====== Recorded data ======

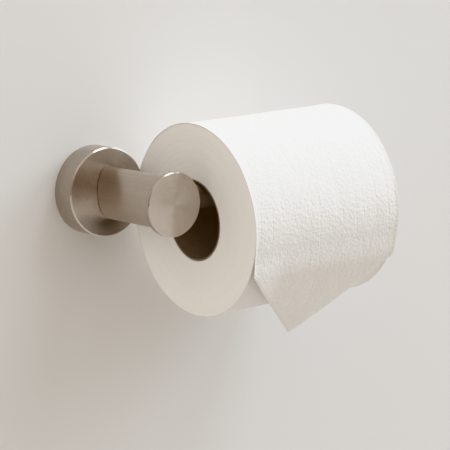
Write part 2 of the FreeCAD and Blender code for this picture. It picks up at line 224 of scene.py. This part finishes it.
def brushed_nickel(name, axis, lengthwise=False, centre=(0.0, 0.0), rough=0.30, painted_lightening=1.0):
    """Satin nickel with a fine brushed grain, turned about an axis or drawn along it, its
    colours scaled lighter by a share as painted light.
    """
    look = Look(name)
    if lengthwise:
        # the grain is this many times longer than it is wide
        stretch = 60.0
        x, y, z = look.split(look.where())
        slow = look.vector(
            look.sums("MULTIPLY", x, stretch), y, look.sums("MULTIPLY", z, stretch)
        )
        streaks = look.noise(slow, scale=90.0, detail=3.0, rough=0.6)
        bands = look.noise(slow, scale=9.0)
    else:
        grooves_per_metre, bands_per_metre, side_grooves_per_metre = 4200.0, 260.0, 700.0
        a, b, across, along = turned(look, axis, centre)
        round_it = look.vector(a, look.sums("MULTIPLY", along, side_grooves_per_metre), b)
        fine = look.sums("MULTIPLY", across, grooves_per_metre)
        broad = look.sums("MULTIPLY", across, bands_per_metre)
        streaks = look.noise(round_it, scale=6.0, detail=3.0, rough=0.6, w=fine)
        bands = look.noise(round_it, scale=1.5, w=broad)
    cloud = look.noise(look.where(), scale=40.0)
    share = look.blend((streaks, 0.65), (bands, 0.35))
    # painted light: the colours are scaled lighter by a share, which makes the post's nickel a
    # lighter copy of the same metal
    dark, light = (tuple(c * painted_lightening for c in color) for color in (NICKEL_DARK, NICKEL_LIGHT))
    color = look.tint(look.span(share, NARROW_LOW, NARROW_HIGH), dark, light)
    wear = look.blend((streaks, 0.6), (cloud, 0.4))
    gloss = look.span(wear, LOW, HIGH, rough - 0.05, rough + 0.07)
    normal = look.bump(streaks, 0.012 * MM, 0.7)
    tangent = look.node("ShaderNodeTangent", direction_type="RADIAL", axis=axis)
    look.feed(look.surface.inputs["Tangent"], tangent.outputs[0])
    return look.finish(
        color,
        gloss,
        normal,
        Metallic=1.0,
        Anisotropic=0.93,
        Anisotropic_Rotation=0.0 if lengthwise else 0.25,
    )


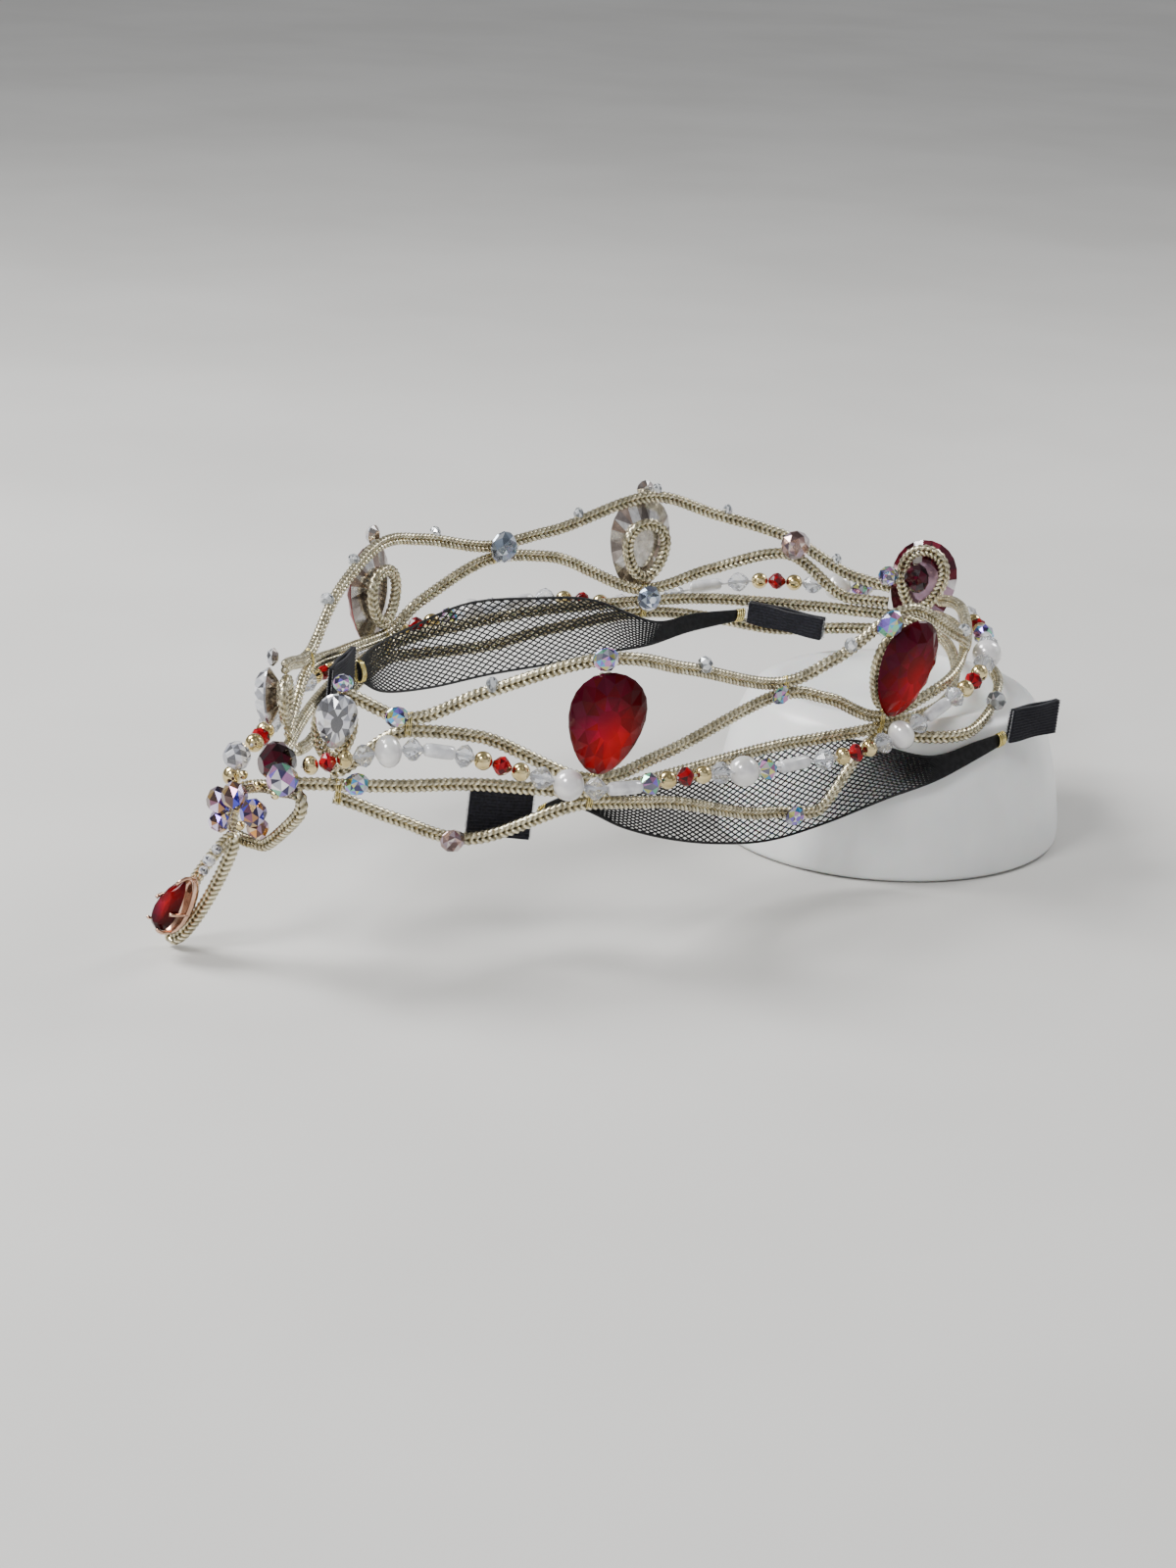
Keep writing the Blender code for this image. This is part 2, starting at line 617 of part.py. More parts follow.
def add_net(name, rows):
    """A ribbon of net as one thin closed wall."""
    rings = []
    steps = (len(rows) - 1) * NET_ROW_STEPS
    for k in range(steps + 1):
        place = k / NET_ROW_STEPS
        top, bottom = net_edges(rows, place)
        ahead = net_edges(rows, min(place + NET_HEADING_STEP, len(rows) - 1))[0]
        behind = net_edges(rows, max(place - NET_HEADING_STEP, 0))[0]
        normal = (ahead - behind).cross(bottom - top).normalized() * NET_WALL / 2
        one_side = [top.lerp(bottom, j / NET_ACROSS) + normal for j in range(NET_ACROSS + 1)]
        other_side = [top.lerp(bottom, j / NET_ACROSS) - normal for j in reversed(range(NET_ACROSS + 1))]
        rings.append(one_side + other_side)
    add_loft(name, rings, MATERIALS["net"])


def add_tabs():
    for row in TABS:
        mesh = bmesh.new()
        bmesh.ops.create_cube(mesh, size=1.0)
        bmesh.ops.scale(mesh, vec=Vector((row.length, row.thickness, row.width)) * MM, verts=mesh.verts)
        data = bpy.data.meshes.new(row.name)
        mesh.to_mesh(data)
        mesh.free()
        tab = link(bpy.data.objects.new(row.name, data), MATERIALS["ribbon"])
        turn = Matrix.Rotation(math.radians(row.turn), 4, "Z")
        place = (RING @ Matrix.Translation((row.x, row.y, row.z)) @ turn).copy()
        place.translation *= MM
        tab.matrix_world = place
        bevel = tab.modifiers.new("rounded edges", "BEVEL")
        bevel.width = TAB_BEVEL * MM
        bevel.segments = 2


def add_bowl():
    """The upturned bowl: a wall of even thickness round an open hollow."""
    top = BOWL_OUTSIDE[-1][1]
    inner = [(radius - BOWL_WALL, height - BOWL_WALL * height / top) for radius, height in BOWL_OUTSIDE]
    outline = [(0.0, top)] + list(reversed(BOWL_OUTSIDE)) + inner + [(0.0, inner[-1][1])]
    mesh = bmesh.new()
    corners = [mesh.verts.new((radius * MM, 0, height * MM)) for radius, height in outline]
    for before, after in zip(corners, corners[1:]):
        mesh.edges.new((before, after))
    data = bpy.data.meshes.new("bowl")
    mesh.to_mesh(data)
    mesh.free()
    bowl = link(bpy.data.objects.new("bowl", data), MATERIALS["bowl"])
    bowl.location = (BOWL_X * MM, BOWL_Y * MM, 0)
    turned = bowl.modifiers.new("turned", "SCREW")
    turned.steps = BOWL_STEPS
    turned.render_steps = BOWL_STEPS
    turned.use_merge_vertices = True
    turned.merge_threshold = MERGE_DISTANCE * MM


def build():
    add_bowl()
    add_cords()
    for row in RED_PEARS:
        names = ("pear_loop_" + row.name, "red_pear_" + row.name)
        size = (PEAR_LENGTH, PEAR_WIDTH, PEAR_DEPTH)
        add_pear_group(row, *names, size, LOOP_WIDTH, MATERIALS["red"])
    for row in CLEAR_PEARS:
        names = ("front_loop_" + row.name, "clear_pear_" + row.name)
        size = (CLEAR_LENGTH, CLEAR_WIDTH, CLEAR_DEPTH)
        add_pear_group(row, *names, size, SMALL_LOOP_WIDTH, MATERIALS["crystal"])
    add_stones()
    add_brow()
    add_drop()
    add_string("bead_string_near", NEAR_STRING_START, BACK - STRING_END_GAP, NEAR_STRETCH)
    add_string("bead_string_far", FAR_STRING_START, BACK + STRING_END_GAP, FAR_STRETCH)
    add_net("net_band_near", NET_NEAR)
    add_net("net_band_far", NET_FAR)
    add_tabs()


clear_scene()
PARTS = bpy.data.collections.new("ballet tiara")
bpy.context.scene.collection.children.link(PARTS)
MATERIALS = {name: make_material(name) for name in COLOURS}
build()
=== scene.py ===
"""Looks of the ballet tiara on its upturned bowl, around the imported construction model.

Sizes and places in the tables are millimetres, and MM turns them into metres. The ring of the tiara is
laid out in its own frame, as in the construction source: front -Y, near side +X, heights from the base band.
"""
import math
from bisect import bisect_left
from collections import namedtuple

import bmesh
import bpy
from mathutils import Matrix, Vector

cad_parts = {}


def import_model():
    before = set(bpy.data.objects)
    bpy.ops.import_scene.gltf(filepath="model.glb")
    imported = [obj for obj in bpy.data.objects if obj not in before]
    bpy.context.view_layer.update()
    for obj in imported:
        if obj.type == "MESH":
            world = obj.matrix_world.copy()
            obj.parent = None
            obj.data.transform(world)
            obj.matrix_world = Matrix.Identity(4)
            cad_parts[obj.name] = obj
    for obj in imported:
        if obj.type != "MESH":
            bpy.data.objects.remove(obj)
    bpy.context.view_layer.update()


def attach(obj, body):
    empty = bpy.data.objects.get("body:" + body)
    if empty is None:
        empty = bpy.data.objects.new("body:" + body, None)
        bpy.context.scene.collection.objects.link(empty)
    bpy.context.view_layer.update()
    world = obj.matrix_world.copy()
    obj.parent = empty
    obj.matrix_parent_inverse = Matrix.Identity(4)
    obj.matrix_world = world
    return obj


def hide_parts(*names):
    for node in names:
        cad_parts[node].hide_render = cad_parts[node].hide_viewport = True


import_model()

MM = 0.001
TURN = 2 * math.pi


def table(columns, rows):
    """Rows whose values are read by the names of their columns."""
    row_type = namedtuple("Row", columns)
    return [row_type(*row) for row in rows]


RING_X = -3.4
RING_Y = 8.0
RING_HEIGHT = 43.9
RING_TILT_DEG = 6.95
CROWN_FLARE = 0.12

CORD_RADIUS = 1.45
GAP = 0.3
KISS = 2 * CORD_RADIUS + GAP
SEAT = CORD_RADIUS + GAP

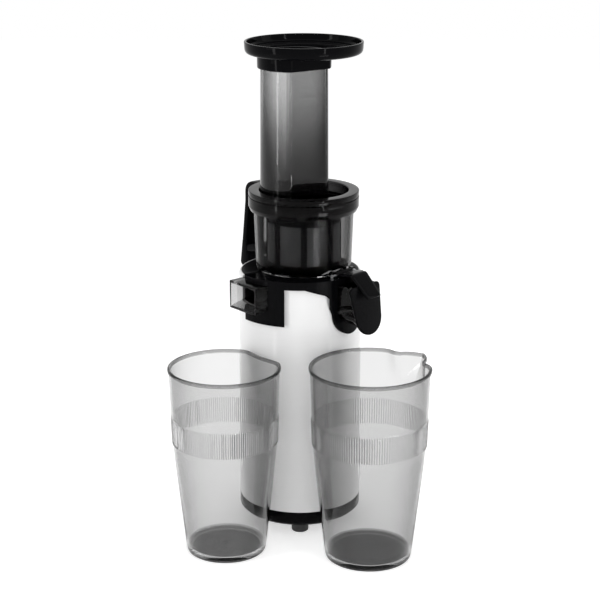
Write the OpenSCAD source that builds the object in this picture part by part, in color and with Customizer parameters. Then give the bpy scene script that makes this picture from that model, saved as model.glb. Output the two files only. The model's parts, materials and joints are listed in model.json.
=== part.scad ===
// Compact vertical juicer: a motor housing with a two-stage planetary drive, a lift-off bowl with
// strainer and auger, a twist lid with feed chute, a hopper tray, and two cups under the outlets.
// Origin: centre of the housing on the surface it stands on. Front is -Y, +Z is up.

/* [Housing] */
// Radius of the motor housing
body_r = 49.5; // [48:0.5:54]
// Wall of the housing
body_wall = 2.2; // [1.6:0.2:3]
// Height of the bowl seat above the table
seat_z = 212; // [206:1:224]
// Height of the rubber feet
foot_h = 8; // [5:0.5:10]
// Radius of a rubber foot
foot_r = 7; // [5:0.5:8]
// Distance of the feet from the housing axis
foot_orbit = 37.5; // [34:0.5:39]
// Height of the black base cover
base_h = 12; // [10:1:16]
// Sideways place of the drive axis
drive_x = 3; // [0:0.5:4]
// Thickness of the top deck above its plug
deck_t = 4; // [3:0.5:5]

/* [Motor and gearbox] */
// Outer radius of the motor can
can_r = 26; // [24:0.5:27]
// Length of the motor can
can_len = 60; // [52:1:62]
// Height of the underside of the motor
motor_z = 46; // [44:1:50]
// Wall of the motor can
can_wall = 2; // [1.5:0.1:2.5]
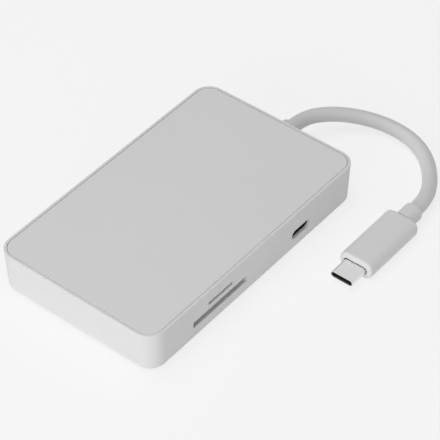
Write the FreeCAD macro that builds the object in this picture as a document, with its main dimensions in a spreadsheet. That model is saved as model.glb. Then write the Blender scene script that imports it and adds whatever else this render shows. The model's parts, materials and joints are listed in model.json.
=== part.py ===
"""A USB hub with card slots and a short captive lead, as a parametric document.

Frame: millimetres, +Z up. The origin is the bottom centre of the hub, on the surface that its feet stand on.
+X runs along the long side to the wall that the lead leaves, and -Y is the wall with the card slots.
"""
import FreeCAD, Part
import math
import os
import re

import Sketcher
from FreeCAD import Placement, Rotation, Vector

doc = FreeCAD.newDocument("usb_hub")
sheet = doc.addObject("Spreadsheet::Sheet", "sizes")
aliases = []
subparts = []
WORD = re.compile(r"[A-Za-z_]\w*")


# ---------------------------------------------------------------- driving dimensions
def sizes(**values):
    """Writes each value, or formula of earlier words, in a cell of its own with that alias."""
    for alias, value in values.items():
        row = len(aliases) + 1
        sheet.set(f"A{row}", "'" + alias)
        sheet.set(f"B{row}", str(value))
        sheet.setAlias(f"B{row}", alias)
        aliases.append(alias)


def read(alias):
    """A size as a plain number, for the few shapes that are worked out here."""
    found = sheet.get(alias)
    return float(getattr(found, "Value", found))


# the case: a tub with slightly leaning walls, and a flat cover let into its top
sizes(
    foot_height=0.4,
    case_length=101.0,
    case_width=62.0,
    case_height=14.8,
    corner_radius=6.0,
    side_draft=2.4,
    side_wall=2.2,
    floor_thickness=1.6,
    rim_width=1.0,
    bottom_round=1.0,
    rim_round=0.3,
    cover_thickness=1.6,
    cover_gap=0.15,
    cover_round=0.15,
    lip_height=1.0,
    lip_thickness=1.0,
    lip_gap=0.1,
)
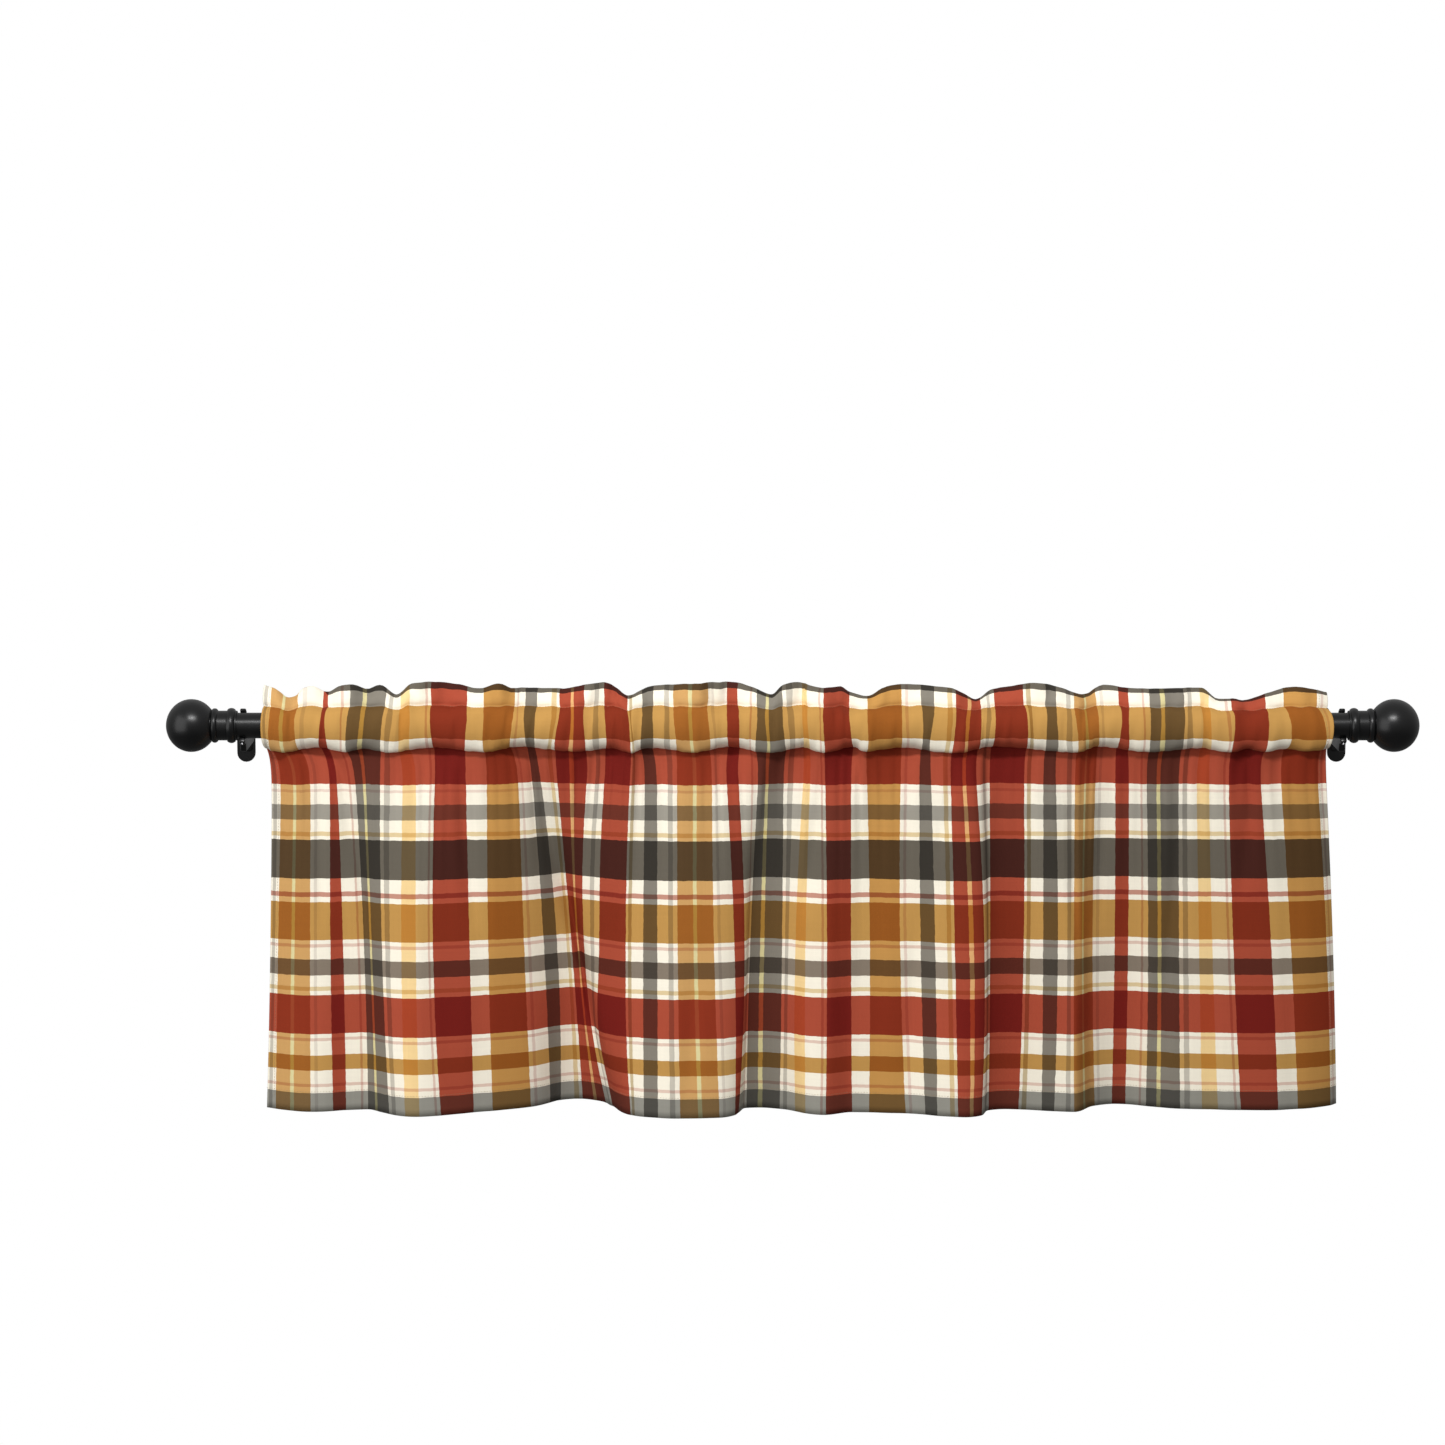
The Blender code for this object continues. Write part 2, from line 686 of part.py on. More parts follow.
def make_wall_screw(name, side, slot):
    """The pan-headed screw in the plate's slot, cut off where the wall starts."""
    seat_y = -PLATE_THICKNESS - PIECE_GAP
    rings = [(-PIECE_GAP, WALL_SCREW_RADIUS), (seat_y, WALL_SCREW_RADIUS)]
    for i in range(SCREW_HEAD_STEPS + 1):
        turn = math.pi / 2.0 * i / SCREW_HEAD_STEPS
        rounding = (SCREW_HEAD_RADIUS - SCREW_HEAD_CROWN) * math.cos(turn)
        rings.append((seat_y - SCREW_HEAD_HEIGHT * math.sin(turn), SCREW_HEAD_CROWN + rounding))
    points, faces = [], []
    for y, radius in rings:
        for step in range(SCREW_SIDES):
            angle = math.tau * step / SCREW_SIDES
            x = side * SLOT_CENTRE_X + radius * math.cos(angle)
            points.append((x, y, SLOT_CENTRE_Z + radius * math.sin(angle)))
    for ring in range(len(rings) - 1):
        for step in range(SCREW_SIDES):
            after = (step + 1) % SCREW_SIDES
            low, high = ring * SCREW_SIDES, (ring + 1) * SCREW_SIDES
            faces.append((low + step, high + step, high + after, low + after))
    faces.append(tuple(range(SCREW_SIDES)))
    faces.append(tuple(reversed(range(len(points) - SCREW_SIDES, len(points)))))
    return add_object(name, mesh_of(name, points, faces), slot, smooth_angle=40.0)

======

- Given problem:
Within the listing above, give again exactly every line from the line with "clear_scene()" through the line with "obj.data.transform(world)", both included, and no other line.

- Task response:
clear_scene()
PARTS = bpy.data.collections.new("ballet tiara")
bpy.context.scene.collection.children.link(PARTS)
MATERIALS = {name: make_material(name) for name in COLOURS}
build()
=== scene.py ===
"""Looks of the ballet tiara on its upturned bowl, around the imported construction model.

Sizes and places in the tables are millimetres, and MM turns them into metres. The ring of the tiara is
laid out in its own frame, as in the construction source: front -Y, near side +X, heights from the base band.
"""
import math
from bisect import bisect_left
from collections import namedtuple

import bmesh
import bpy
from mathutils import Matrix, Vector

cad_parts = {}


def import_model():
    before = set(bpy.data.objects)
    bpy.ops.import_scene.gltf(filepath="model.glb")
    imported = [obj for obj in bpy.data.objects if obj not in before]
    bpy.context.view_layer.update()
    for obj in imported:
        if obj.type == "MESH":
            world = obj.matrix_world.copy()
            obj.parent = None
            obj.data.transform(world)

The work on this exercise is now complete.